E assim temos pessoas na função pública (altos quadros) que, ainda hoje, recebem menos 25%, ou seja, cerca de 1.000 euros/mês a menos do que receberiam em 2010 aos preços actuais. Outras que perderam entre 20% e 23% do seu poder de compra, ou seja, estão a receber um valor real/mês inferior, a variar entre 426 e 850 euros. Descendo para as pessoas que recebem à volta de 1.000 euros líquidos/mês, em 2010 recebiam cerca de 1.300. Temos aqui perdas reais a repor, embora decorrentes de causas diversas.

É esta situação premente que vive a função pública no activo. Já viveu piores dias, é certo, quando ainda existia a sobretaxa que foi banida por este Governo, o que permitiu recuperar o subsídio de Natal e, em parte, o de férias. Mas muito está ainda por recuperar.

2. A família grisalha

Por família grisalha entende-se aqui os aposentados, pensionistas e reformados. Esta família, que conta muita gente, tem estado e está sempre em perda e ninguém fala dela. Ou melhor, no debate no Parlamento da última terça-feira, ouviu-se vagamente dizer que ia ser aumentada. Quando? Quanto? Sim, um dia…

O Governo está certamente a pensar na óptica da inflação e, eventualmente, nem atingindo sequer a sua própria taxa para este ano de 1,4%. A situação, porém, é em tudo, na prática, semelhante à dos funcionários públicos no activo. Há muitos membros desta família grisalha a ver a sua perda de rendimentos ao nível dos exemplos acima. Há hoje quem veja a sua pensão reduzida em 1.000 euros, há quem a veja reduzida em 700, 600, 500, 400, 300, 200, 100 euros/mês, etc. face a 2010.

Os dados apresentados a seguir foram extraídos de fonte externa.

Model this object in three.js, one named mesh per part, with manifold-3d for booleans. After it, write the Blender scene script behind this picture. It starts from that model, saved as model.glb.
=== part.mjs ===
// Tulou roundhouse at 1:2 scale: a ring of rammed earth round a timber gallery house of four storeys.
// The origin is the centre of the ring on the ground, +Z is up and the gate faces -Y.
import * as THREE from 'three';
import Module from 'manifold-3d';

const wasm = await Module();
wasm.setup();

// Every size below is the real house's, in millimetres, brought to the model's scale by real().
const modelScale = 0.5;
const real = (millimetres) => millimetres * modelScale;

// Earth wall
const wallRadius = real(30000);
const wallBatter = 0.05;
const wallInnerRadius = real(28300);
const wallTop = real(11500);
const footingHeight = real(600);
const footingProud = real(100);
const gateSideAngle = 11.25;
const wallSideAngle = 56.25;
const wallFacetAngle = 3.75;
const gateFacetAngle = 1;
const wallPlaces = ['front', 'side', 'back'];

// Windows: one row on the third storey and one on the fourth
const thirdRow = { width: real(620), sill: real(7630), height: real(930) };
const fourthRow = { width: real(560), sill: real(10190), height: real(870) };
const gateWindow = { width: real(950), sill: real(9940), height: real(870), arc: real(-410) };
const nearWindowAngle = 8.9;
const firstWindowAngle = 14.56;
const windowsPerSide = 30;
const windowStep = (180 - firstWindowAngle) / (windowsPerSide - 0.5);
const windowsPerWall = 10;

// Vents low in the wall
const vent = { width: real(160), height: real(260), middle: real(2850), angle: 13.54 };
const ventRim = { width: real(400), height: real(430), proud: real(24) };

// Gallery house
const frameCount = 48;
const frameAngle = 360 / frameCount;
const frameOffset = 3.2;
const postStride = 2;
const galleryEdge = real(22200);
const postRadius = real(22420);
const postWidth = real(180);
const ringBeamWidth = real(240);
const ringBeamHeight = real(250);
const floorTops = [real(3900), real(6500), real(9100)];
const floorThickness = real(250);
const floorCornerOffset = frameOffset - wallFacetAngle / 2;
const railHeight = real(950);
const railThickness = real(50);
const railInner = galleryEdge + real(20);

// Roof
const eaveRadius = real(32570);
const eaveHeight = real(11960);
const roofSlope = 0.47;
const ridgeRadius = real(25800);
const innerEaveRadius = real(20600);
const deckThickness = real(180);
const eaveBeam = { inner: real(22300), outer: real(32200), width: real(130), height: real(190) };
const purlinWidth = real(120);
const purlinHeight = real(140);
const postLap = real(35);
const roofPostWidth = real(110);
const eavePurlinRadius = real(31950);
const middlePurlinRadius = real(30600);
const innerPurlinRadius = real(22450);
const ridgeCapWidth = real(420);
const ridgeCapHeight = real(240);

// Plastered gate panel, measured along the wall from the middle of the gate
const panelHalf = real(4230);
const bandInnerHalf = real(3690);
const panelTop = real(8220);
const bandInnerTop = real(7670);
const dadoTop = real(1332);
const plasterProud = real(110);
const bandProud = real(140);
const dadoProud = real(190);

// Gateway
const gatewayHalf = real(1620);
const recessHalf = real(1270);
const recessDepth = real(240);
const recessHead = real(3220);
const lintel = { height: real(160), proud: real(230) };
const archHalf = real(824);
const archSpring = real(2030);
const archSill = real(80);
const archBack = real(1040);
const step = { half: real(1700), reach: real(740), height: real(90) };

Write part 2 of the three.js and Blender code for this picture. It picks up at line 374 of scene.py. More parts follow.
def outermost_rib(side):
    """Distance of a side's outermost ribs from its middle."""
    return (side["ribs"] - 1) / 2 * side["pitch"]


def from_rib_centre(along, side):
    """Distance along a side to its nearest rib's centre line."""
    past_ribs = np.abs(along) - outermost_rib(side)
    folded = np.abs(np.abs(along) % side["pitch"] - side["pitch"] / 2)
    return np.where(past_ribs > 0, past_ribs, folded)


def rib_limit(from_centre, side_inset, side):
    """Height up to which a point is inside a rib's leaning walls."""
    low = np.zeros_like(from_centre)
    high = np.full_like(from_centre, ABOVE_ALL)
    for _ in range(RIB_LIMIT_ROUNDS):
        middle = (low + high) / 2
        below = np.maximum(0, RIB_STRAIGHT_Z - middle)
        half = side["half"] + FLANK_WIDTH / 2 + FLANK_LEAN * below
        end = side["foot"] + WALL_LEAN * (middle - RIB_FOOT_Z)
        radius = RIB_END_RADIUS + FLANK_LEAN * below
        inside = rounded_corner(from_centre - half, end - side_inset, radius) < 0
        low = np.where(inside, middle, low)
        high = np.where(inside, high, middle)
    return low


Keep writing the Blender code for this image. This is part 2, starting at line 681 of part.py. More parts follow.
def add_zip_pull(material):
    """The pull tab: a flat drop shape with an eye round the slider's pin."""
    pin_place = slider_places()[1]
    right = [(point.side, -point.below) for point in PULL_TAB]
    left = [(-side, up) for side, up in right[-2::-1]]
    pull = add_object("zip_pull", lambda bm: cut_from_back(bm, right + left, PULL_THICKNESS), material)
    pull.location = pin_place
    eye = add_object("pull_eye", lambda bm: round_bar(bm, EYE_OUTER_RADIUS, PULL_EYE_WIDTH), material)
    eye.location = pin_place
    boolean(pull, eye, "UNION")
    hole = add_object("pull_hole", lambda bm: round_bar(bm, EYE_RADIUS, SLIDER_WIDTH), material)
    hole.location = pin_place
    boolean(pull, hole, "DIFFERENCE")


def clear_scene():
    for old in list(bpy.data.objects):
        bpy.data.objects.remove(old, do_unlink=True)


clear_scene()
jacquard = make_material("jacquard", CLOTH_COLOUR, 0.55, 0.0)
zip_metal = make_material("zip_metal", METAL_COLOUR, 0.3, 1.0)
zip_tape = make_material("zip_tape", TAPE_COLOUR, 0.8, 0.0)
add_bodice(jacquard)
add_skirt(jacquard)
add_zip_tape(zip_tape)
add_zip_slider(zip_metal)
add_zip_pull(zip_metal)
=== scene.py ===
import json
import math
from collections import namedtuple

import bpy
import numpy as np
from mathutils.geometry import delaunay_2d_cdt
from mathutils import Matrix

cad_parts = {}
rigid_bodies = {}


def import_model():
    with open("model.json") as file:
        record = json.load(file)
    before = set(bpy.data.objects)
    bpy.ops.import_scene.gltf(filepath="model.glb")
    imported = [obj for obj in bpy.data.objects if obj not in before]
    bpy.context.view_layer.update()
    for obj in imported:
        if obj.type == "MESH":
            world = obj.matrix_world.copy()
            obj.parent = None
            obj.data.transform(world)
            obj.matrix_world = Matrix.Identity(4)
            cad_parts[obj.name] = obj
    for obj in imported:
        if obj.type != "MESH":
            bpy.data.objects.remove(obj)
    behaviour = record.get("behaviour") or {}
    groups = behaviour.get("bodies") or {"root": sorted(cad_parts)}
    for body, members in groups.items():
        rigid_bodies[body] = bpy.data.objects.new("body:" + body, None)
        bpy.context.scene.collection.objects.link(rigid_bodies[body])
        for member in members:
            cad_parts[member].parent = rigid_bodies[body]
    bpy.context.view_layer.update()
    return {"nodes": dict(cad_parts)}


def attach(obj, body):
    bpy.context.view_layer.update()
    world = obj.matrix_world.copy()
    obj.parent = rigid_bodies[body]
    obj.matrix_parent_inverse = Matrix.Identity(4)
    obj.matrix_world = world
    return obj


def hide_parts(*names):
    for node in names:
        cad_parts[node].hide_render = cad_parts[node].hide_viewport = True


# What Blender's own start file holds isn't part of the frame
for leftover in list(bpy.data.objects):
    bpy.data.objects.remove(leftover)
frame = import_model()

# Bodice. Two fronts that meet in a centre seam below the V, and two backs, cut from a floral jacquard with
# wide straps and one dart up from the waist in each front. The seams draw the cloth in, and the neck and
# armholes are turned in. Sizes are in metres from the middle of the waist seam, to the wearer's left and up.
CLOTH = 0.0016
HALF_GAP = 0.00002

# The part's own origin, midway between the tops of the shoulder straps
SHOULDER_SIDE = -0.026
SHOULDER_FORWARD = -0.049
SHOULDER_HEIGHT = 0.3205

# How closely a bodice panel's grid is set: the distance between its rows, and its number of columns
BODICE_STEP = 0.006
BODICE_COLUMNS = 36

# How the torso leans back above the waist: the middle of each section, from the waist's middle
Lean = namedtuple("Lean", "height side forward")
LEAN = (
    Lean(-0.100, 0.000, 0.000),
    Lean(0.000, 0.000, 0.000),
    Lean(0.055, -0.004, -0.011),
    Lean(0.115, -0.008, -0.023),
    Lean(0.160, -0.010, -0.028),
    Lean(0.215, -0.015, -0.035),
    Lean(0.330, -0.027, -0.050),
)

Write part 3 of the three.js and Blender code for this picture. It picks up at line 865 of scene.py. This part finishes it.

Estes grisalhos merecem ser melhor tratados, até porque descontaram o que lhes foi determinado e andaram a trabalhar uma vida. Também merecem, por conseguinte, ver os seus rendimentos num processo de reposição. Uma vida mais digna é aquela a que têm direito. Os sindicatos e os partidos têm marginalizado (esquecido) bastante esta família, e só se vão lembrar dela no período eleitoral. Existe a APRe, mas não tem o peso nem a visibilidade dos sindicatos e, nesta matéria, não tem sido muito activa. Mas, então, por onde anda a justiça e equidade social deste país?

3. Poderão dizer-me: e os trabalhadores do sector privado?

Estão exactamente em situações semelhantes em termos de princípios. Muitos não tiveram qualquer aumento salarial nominal desde 2010. Estão em perda em termos de depreciação do valor do dinheiro que recebem de salários, e foram ainda afectados pelo aumento dos impostos de IRS, levado a cabo na anterior governação.

Assim, para todos há aqui uma linha de reposição de rendimentos que merece ser contemplada seriamente, segundo o objectivo global de redução da grande desigualdade social que ainda existe. Portugal é, aliás, um dos países europeus em que a participação dos rendimentos do trabalho no rendimento do país, face ao do capital, é das mais baixas da Europa. Usando uma linguagem comum, continua a ser a classe média – independentemente do que seja, prefiro as pessoas detentoras de rendimentos médios – as mais sacrificadas.

Assim, a muitas camadas desta classe, onde se situa uma parte importantíssima da família grisalha, oriunda dos quadros técnicos de todas as origens, ainda não se iniciou a reposição de rendimentos. E alguns até foram ligeiramente penalizados com o desdobramento dos escalões do IRS. É caso para se dizer, afinal os elevados rendimentos deste país continuam intocáveis e quem continua a suportar a canga são as pessoas que auferem rendimentos intermédios, pois o que recebem continua muito inferior ao que recebiam em 2010.

O autor escreve de acordo com a antiga ortografia.